Corriere della Sera 7/5/2014, 7 maggio 2014
«LE MONDE», SCOPPIA LA RIVOLTA CONTRO LA DIRETTRICE
DAL NOSTRO CORRISPONDENTE PARIGI - «Mi è stato cambiato il titolo», si lamentava in assemblea il 20 marzo scorso il critico cinematografico Jacques Mandelbaum, che aveva scritto un articolo su un documentario (di Frederick Wiseman) dedicato all’università americana di Berkeley. «Berkeley, un’utopia erosa dal neoliberalismo» è diventato «Berkeley, un’utopia minacciata», dopo l’intervento della direttrice Natalie Nougayrède. Cambiare un titolo è ordinaria amministrazione in molte redazioni ma, a Le Monde , anche quella modifica è stata vista come il sopruso di una donna autoritaria, poco comunicativa, sbrigativa, troppo filo-americana. Troppo ostile a Putin e troppo favorevole a un intervento armato in Siria, troppo attenta all’economia e alle ragioni delle aziende francesi e poco alle periferie, all’ambiente, al sociale, pagine che non a caso ha abolito. Insomma una direttrice lontana, secondo molti dei 400 giornalisti, dalla tradizionale linea di sinistra moderata del più autorevole giornale francese.

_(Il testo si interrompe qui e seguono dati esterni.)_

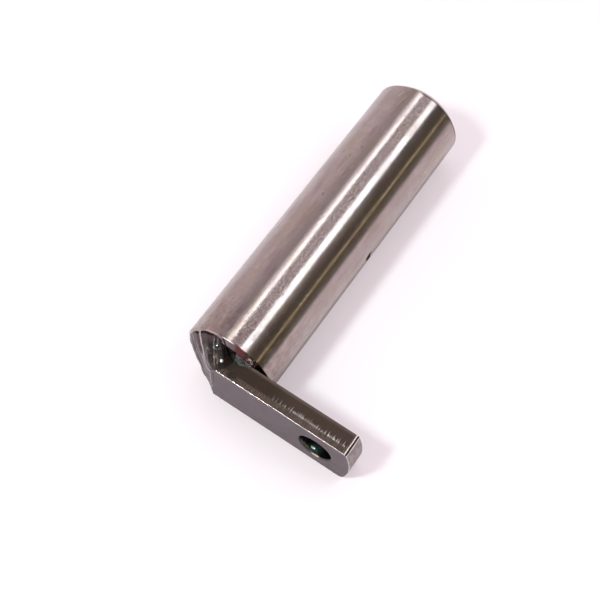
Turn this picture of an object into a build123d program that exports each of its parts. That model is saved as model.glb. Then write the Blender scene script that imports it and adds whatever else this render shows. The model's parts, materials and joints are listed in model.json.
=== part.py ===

Ci sono anche questi malumori (riportati dal giornale online Mediapart ), ma non solo, nel clima di sfiducia verso la direzione che ieri è sfociato in una clamorosa dimissione di massa dei caporedattori del giornale: 7 su 11, i capi Cécile Prieur (edizione cartacea), Françoise Tovo e Nabil Wakim (digitale) e i loro vice François Bougon, Vincent Fagot, Julien Laroche Joubert e Damien Leloup, hanno lasciato l’incarico, disposti a sbrigare gli affari correnti in attesa che vengano nominati i sostituti. Sempre che a venire sostituita non sia prima la direttrice.
Nominata il 1° marzo dell’anno passato con un gradimento straordinario (80 per cento dei voti), la 47enne Natalie Nougayrède era riuscita a imporsi, a sorpresa, evitando al giornale una guerra interna dopo la morte improvvisa del predecessore Érik Izraelewicz, stroncato da un infarto in redazione. Corrispondente da Mosca, poi vincitrice del prestigioso premio Albert Londres per i reportages da inviata in Cecenia, del tutto estranea alle gerarchie della redazione e ai suoi riti, Natalie Nougayrède si era candidata inaspettatamente per la direzione e gli editori Xavier Niel, Mathieu Pigasse e Pierre Bergé avevano scelto lei, prima donna direttrice nella storia del giornale fondato nel 1944 da Hubert Beuve-Méry.
«Da molti mesi abbiamo inviato numerosi messaggi di allarme per segnalare gravi disfunzioni, come pure un’assenza di fiducia e di comunicazione con la direzione che ci impediva di assolvere ai nostri compiti di redattori capo - scrivono i dimissionari a Nougayrède e a Louis Dreyfus, manager di Le Monde -. Abbiamo tentato di offrire delle soluzioni, senza successo».
Al di là delle incompatibilità caratteriali, i problemi sembrano più profondi. La redazione di Le Monde litiga sul progetto di nuovo giornale, che avrebbe dovuto partire questa primavera ma è stato rinviato a dopo l’estate; si accapiglia sull’edizione iPad , bocciata dal co-editore Xavier Niel; soprattutto, protesta per il piano di mobilità interna che dovrebbe portare 57 giornalisti a lasciare le pagine di carta per lavorare all’edizione online. «Una riduzione dell’organico mascherata», dicono i nemici della direzione.
E qui si tocca il tema forse centrale della questione: a Nougayrède si imputa opacità di visione, poca chiarezza sul futuro del giornale, tempi troppo rapidi nella transizione al digitale. Come se le trasformazioni convulse che si vivono a Le Monde e in tutti i giornali del mondo non dipendessero dalla rivoluzione epocale che sta trasformando la professione di giornalista in tutto il Pianeta, ma dai capricci della direttrice. Lei reagisce con pacatezza, definisce le dimissioni una «decisione grave della quale verranno tratte tutte le conseguenze con rapidità», promette una direzione rinnovata e più collegiale.
Le Monde è il secondo giornale francese per diffusione (dietro Le Figaro ), a febbraio 2014 ha venduto in media 275 mila copie al giorno (stabili rispetto al 2013) e ha circa 60 mila abbonati all’edizione solo digitale. Dopo due esercizi in positivo, nel 2013 il giornale è tornato a perdere soldi (2,5 milioni di euro). Oggi i giornalisti si riuniranno, forse per votare una mozione di sfiducia contro la direttrice.